▶ Stated task
Reproduce each line of the listing exactly.

▶ Source material

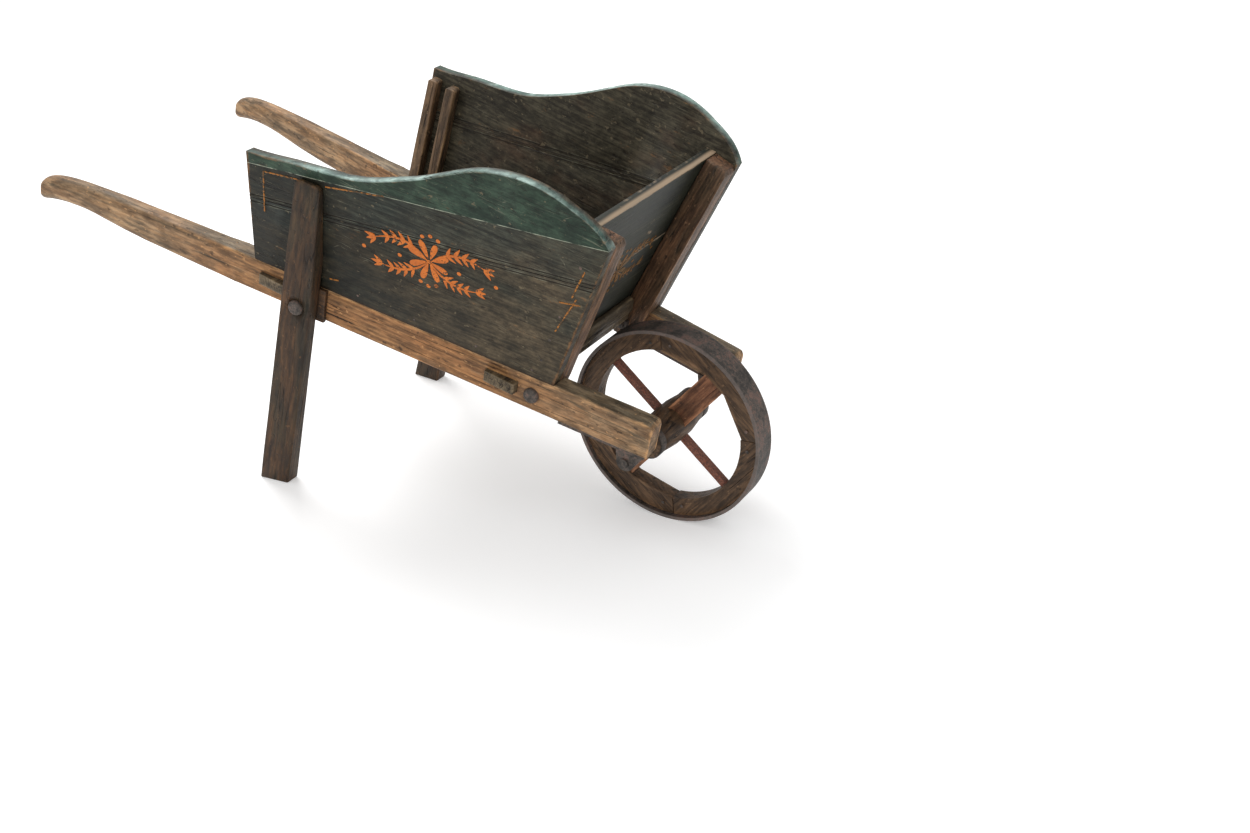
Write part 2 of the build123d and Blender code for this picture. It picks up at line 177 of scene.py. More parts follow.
def own_axes(f, axes):
    """Object coordinates turned into the piece's own axes, grain along X."""
    place = axes.copy()
    mirrored = place.to_3x3().determinant() < 0
    if mirrored:
        place = FLIP @ place
    back = place.inverted()
    at = f.node("TexCoord", None, None, out=3)
    return f.node("Mapping", {"vector_type": "POINT"},
                  {0: at, 1: tuple(back.translation), 2: tuple(back.to_euler("XYZ")),
                   3: (1, -1 if mirrored else 1, 1)})


def measure(node, axes):
    """Lowest and highest corner of a CAD node in the given axes."""
    mesh = frame["nodes"][node].data
    back = axes.inverted()
    points = np.array([back @ v.co for v in mesh.vertices])
    return points.min(0), points.max(0)


def arris_distance(f, at, low, high):
    """How far a point on a squared piece lies from its nearest long edge, in metres."""
    gaps = []
    for part, a, b in zip(f.split(at), low, high):
        gaps.append((b - a) / 2 - abs(part - (a + b) / 2))
    x, y, z = gaps
    return x.low(y).high(x.high(y).low(z))


# ---------------------------------------------------------------- timber and paint
OAK = (colour(68, 43, 25), colour(146, 100, 60), colour(180, 136, 90))
GREY_OAK = (colour(50, 42, 31), colour(82, 70, 52), colour(124, 108, 84))
LEG_WOOD = (colour(30, 19, 9), colour(62, 41, 22), colour(96, 66, 38))
STAY_WOOD = (colour(58, 38, 26), colour(108, 76, 55), colour(144, 112, 84))
WHEEL_WOOD = (colour(42, 29, 19), colour(84, 63, 45), colour(120, 92, 66))
SPOKE_WOOD = (colour(66, 38, 26), colour(118, 76, 54), colour(150, 106, 76))
BATTEN_WOOD = (colour(54, 40, 28), colour(106, 82, 60), colour(150, 122, 92))
# dark dirt colour; also the colour of the painted contact shadow along the side boards' foot
DIRT_AND_SHADE = colour(26, 19, 13)
RAINED_ON = (colour(126, 114, 94), colour(96, 84, 66))
SUN_BLEACHED = (colour(122, 106, 84), colour(160, 144, 118))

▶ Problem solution
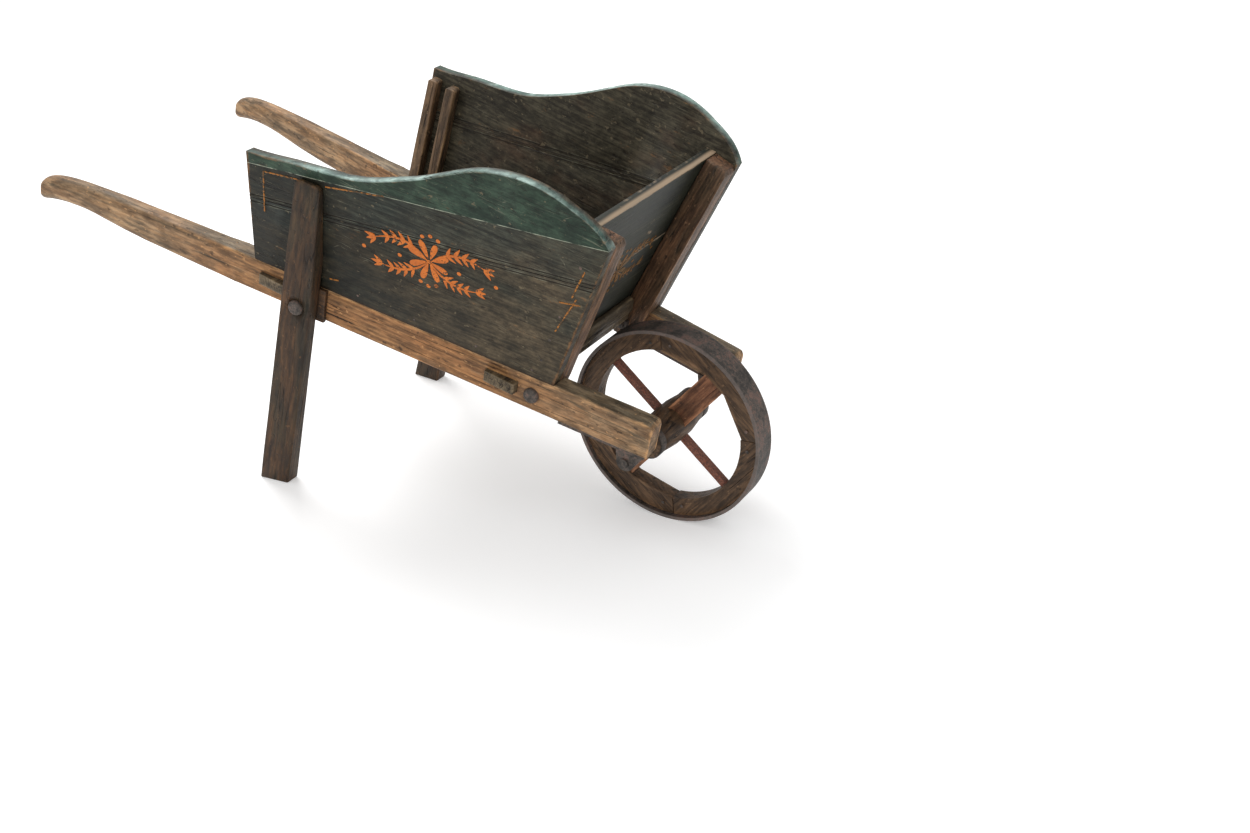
Write part 2 of the build123d and Blender code for this picture. It picks up at line 177 of scene.py. More parts follow.
def own_axes(f, axes):
    """Object coordinates turned into the piece's own axes, grain along X."""
    place = axes.copy()
    mirrored = place.to_3x3().determinant() < 0
    if mirrored:
        place = FLIP @ place
    back = place.inverted()
    at = f.node("TexCoord", None, None, out=3)
    return f.node("Mapping", {"vector_type": "POINT"},
                  {0: at, 1: tuple(back.translation), 2: tuple(back.to_euler("XYZ")),
                   3: (1, -1 if mirrored else 1, 1)})


def measure(node, axes):
    """Lowest and highest corner of a CAD node in the given axes."""
    mesh = frame["nodes"][node].data
    back = axes.inverted()
    points = np.array([back @ v.co for v in mesh.vertices])
    return points.min(0), points.max(0)


def arris_distance(f, at, low, high):
    """How far a point on a squared piece lies from its nearest long edge, in metres."""
    gaps = []
    for part, a, b in zip(f.split(at), low, high):
        gaps.append((b - a) / 2 - abs(part - (a + b) / 2))
    x, y, z = gaps
    return x.low(y).high(x.high(y).low(z))


# ---------------------------------------------------------------- timber and paint
OAK = (colour(68, 43, 25), colour(146, 100, 60), colour(180, 136, 90))
GREY_OAK = (colour(50, 42, 31), colour(82, 70, 52), colour(124, 108, 84))
LEG_WOOD = (colour(30, 19, 9), colour(62, 41, 22), colour(96, 66, 38))
STAY_WOOD = (colour(58, 38, 26), colour(108, 76, 55), colour(144, 112, 84))
WHEEL_WOOD = (colour(42, 29, 19), colour(84, 63, 45), colour(120, 92, 66))
SPOKE_WOOD = (colour(66, 38, 26), colour(118, 76, 54), colour(150, 106, 76))
BATTEN_WOOD = (colour(54, 40, 28), colour(106, 82, 60), colour(150, 122, 92))
# dark dirt colour; also the colour of the painted contact shadow along the side boards' foot
DIRT_AND_SHADE = colour(26, 19, 13)
RAINED_ON = (colour(126, 114, 94), colour(96, 84, 66))
SUN_BLEACHED = (colour(122, 106, 84), colour(160, 144, 118))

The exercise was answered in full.